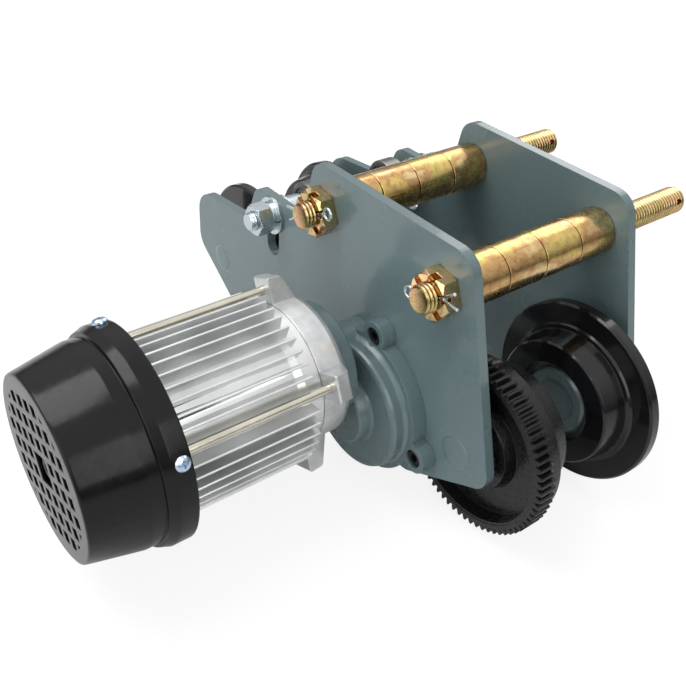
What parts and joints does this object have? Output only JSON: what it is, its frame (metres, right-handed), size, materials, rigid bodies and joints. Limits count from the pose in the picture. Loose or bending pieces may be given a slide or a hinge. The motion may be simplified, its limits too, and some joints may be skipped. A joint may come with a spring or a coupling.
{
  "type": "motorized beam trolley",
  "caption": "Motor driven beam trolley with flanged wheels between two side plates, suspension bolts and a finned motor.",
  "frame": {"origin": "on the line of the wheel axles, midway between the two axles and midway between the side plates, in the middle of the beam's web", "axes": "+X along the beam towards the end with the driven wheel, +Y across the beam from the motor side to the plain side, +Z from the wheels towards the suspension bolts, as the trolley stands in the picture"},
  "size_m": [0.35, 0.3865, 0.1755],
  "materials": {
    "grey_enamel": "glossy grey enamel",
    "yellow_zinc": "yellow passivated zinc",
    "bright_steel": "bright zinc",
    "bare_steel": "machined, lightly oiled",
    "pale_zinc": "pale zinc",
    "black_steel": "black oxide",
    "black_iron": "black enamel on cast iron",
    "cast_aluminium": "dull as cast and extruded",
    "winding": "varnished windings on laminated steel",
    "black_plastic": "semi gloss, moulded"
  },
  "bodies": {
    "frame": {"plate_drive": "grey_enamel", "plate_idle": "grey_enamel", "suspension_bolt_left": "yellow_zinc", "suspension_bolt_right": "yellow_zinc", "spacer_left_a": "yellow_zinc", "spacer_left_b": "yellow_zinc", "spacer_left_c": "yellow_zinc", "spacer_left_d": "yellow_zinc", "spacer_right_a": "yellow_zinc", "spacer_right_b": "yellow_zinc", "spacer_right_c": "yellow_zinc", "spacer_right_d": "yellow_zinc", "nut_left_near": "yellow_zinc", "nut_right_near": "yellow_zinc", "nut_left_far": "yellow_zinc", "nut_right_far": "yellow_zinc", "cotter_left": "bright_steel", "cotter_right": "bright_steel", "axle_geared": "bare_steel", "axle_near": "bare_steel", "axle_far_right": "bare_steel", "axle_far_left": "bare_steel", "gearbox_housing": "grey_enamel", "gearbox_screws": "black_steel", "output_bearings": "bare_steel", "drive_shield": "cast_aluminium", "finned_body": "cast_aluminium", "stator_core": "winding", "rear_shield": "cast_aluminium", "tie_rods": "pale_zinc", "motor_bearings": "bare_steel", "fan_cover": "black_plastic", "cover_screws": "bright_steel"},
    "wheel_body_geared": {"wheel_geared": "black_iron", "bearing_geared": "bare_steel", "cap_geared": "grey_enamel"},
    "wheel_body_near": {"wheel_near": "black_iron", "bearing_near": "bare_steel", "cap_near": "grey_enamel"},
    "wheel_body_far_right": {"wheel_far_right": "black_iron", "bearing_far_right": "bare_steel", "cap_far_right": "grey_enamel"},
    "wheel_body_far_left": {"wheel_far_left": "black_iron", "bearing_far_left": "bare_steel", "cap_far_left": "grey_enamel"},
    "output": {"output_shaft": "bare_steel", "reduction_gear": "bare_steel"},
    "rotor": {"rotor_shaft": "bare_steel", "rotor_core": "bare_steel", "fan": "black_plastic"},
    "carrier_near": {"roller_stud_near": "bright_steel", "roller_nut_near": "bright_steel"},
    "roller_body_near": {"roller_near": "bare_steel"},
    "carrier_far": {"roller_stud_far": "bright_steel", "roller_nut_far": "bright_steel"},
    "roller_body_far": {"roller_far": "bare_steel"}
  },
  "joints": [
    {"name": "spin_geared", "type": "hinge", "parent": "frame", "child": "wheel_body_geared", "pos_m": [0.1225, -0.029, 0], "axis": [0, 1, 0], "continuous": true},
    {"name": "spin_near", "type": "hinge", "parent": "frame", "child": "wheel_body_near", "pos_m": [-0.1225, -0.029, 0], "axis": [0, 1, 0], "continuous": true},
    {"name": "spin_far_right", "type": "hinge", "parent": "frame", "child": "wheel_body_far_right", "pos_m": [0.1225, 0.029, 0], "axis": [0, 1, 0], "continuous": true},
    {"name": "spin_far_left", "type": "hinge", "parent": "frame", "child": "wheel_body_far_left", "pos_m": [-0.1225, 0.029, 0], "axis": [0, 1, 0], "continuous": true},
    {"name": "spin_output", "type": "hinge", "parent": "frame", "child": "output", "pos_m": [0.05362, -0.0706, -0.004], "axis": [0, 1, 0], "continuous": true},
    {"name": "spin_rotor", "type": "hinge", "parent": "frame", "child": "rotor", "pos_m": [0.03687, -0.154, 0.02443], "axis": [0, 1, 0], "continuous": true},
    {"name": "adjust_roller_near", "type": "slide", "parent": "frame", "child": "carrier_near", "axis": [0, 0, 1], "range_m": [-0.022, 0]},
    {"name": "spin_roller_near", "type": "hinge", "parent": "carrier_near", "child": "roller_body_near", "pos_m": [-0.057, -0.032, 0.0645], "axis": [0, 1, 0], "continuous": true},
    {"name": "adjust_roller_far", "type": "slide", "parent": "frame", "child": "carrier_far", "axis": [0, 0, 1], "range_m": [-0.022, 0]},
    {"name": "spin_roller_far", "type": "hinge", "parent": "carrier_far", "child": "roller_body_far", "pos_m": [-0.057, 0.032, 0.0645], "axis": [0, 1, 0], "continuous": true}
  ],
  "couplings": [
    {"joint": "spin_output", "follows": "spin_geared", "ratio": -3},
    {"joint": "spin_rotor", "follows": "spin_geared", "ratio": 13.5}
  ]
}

---+---

Restate every line of the data word for word.

> **Expected output**:
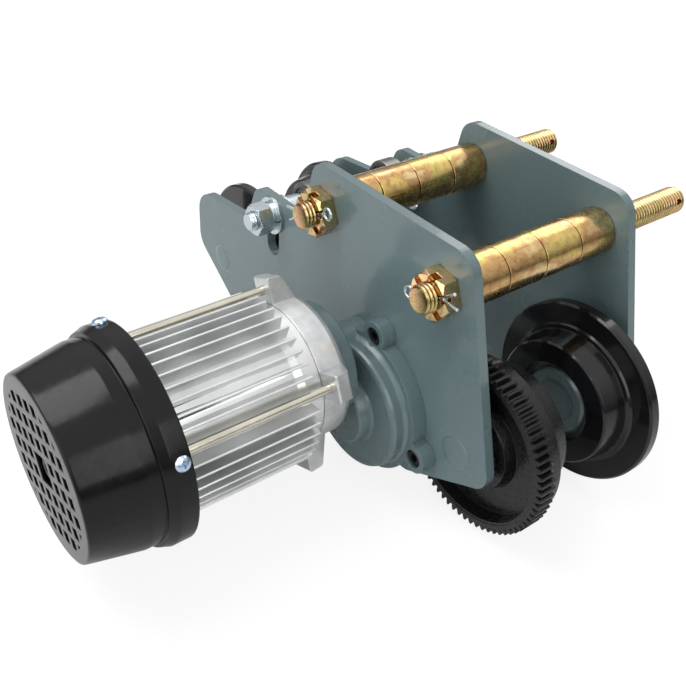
What parts and joints does this object have? Output only JSON: what it is, its frame (metres, right-handed), size, materials, rigid bodies and joints. Limits count from the pose in the picture. Loose or bending pieces may be given a slide or a hinge. The motion may be simplified, its limits too, and some joints may be skipped. A joint may come with a spring or a coupling.
{
  "type": "motorized beam trolley",
  "caption": "Motor driven beam trolley with flanged wheels between two side plates, suspension bolts and a finned motor.",
  "frame": {"origin": "on the line of the wheel axles, midway between the two axles and midway between the side plates, in the middle of the beam's web", "axes": "+X along the beam towards the end with the driven wheel, +Y across the beam from the motor side to the plain side, +Z from the wheels towards the suspension bolts, as the trolley stands in the picture"},
  "size_m": [0.35, 0.3865, 0.1755],
  "materials": {
    "grey_enamel": "glossy grey enamel",
    "yellow_zinc": "yellow passivated zinc",
    "bright_steel": "bright zinc",
    "bare_steel": "machined, lightly oiled",
    "pale_zinc": "pale zinc",
    "black_steel": "black oxide",
    "black_iron": "black enamel on cast iron",
    "cast_aluminium": "dull as cast and extruded",
    "winding": "varnished windings on laminated steel",
    "black_plastic": "semi gloss, moulded"
  },
  "bodies": {
    "frame": {"plate_drive": "grey_enamel", "plate_idle": "grey_enamel", "suspension_bolt_left": "yellow_zinc", "suspension_bolt_right": "yellow_zinc", "spacer_left_a": "yellow_zinc", "spacer_left_b": "yellow_zinc", "spacer_left_c": "yellow_zinc", "spacer_left_d": "yellow_zinc", "spacer_right_a": "yellow_zinc", "spacer_right_b": "yellow_zinc", "spacer_right_c": "yellow_zinc", "spacer_right_d": "yellow_zinc", "nut_left_near": "yellow_zinc", "nut_right_near": "yellow_zinc", "nut_left_far": "yellow_zinc", "nut_right_far": "yellow_zinc", "cotter_left": "bright_steel", "cotter_right": "bright_steel", "axle_geared": "bare_steel", "axle_near": "bare_steel", "axle_far_right": "bare_steel", "axle_far_left": "bare_steel", "gearbox_housing": "grey_enamel", "gearbox_screws": "black_steel", "output_bearings": "bare_steel", "drive_shield": "cast_aluminium", "finned_body": "cast_aluminium", "stator_core": "winding", "rear_shield": "cast_aluminium", "tie_rods": "pale_zinc", "motor_bearings": "bare_steel", "fan_cover": "black_plastic", "cover_screws": "bright_steel"},
    "wheel_body_geared": {"wheel_geared": "black_iron", "bearing_geared": "bare_steel", "cap_geared": "grey_enamel"},
    "wheel_body_near": {"wheel_near": "black_iron", "bearing_near": "bare_steel", "cap_near": "grey_enamel"},
    "wheel_body_far_right": {"wheel_far_right": "black_iron", "bearing_far_right": "bare_steel", "cap_far_right": "grey_enamel"},
    "wheel_body_far_left": {"wheel_far_left": "black_iron", "bearing_far_left": "bare_steel", "cap_far_left": "grey_enamel"},
    "output": {"output_shaft": "bare_steel", "reduction_gear": "bare_steel"},
    "rotor": {"rotor_shaft": "bare_steel", "rotor_core": "bare_steel", "fan": "black_plastic"},
    "carrier_near": {"roller_stud_near": "bright_steel", "roller_nut_near": "bright_steel"},
    "roller_body_near": {"roller_near": "bare_steel"},
    "carrier_far": {"roller_stud_far": "bright_steel", "roller_nut_far": "bright_steel"},
    "roller_body_far": {"roller_far": "bare_steel"}
  },
  "joints": [
    {"name": "spin_geared", "type": "hinge", "parent": "frame", "child": "wheel_body_geared", "pos_m": [0.1225, -0.029, 0], "axis": [0, 1, 0], "continuous": true},
    {"name": "spin_near", "type": "hinge", "parent": "frame", "child": "wheel_body_near", "pos_m": [-0.1225, -0.029, 0], "axis": [0, 1, 0], "continuous": true},
    {"name": "spin_far_right", "type": "hinge", "parent": "frame", "child": "wheel_body_far_right", "pos_m": [0.1225, 0.029, 0], "axis": [0, 1, 0], "continuous": true},
    {"name": "spin_far_left", "type": "hinge", "parent": "frame", "child": "wheel_body_far_left", "pos_m": [-0.1225, 0.029, 0], "axis": [0, 1, 0], "continuous": true},
    {"name": "spin_output", "type": "hinge", "parent": "frame", "child": "output", "pos_m": [0.05362, -0.0706, -0.004], "axis": [0, 1, 0], "continuous": true},
    {"name": "spin_rotor", "type": "hinge", "parent": "frame", "child": "rotor", "pos_m": [0.03687, -0.154, 0.02443], "axis": [0, 1, 0], "continuous": true},
    {"name": "adjust_roller_near", "type": "slide", "parent": "frame", "child": "carrier_near", "axis": [0, 0, 1], "range_m": [-0.022, 0]},
    {"name": "spin_roller_near", "type": "hinge", "parent": "carrier_near", "child": "roller_body_near", "pos_m": [-0.057, -0.032, 0.0645], "axis": [0, 1, 0], "continuous": true},
    {"name": "adjust_roller_far", "type": "slide", "parent": "frame", "child": "carrier_far", "axis": [0, 0, 1], "range_m": [-0.022, 0]},
    {"name": "spin_roller_far", "type": "hinge", "parent": "carrier_far", "child": "roller_body_far", "pos_m": [-0.057, 0.032, 0.0645], "axis": [0, 1, 0], "continuous": true}
  ],
  "couplings": [
    {"joint": "spin_output", "follows": "spin_geared", "ratio": -3},
    {"joint": "spin_rotor", "follows": "spin_geared", "ratio": 13.5}
  ]
}